Once you have that done, think about your long term dreams. If you could design your own life, what would it look like? To help with this, think about it in terms of categories: relationships with God and with important people in your life; career; and personal life, including health, personal growth, experiences, and lifestyle. What would you do if time and money were no object? Where would you go? Who would you help? What would you learn? Where would you live? What charities would you support? If these are really the things you want long term, they should connect directly back to your core values. Understanding this connection can provide powerful motivation for you to develop a plan to turn those dreams into a vision and direction for your life.
If you are a Christian, what we’re really exploring here is your sense of calling and understanding what it is God made you to be and to do to fulfill your part of His plan for the world.
At this point, you might consider drafting mission and vision statements for your life. The vision statement talks about your purpose, values, and direction; it’s the big picture of where you believe your life should be heading. The mission statement is an overview of how you’re going to get there. It addresses the question, “what do I do,” while the vision statement addresses, “why am I here,” or even “who am I.”
These are the steps that look at the big picture. They may seem rather abstract, but if you want to put together goals that will help you long term, you need this big picture to show you where you want to go. It will also pay to revisit these issues annually to determine if they do in fact reflect your values and your growth. You may find your priorities shifting or clarifying, and you want to be able to use that to adjust what you’re doing.
Next, we need to get to some more specific, rubber meets the road issues. List all of the roles you have. For example, I am a husband, a father, a college professor, a free lance writer and teacher, an entrepreneur, …. Once you have the list, ask yourselves which are nonnegotiable, which line up most closely with your values, and which are moving you in the direction of your vision. Hopefully there will be some overlap. These are the roles you need to concentrate on the most. If your current job doesn’t make the list, you need to start thinking about how to transition into something that does.
I would suggest that the most important roles to think about are your relationship with God, your relationship with your family, your relationship with your community, your professional life, and your personal growth. These are key areas for everyone, though the specific details will vary from person to person.
In each of these areas, ask yourself where you would like to be in a year: what will your relationship with God, your family, and your friends look like? Where would you like to be professionally? What do you want to learn or do for your own personal development? (I would also suggest that you think about these same areas five and ten years from now, though for most people that’s too much of a stretch. If you can do it, great; if not, stick with the one year time frame this time around.)
Your image of where you would like to be a year from now is your goal in each of these areas. Find a phrase that encapsulates the idea, and write it down with a date you want to accomplish it. You will be reviewing (and ideally rewriting) this goal daily.

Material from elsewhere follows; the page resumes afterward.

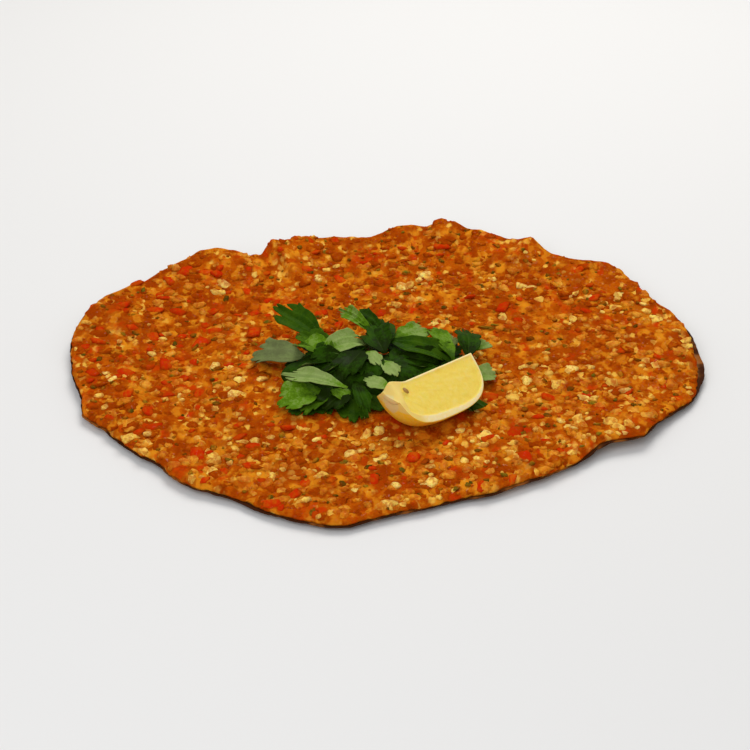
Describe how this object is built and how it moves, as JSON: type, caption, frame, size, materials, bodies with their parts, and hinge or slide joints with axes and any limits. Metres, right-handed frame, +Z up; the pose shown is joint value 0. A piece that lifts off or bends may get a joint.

Last step: identify actions that you can take daily that will move you toward your goals. Beware of dramatic changes or silver bullets: they rarely work. Your life is made from your daily habits, so if you want to accomplish your goals, you need to do this through developing new habits. Small, easy steps are best, without trying to do too many things at once. It takes 21 days to develop a habit, so I suggest the following approach:
  1. Identify the most important step you can take daily for each of your goals. (In some cases, these might be weekly, such as getting to the gym three times a week if you want to get into shape, but you get the idea.)
  2. Put these steps into your routine and stick with them for a month. Write and review your goals and the steps daily to keep you on track.
  3. At the end of the month, assess whether each step has become a habit. If it hasn’t, do it for another month. If it has, ask if you’re making satisfactory progress toward your goal, then determine if you simply want to keep with that habit or add a new one for the next month.
  4. Ultimately, you’re looking to reach what John Maxwell calls the Rule of 5: no matter how big the goal, if you do 5 key actions toward it every day, you are all but guaranteed to reach it eventually.
And that’s it. It’s a longer process than you may have wanted, but the early steps, which are in many ways the most difficult, are actually the most important and lay the foundation for everything else. I’ve adapted this from lots of other people, and you may decide to modify it for yourself, but the basic approach is solid and will help you clarify, set, and meet meaningful goals for your life.
A few books to help you along the way:
  • John C. Maxwell, Put Your Dream to the Test, Today Matters, and others
  • Jeff Olson, The Slight Edge
  • Andy Stanley, Visioneering
Franklin Covey has some excellent resources as well.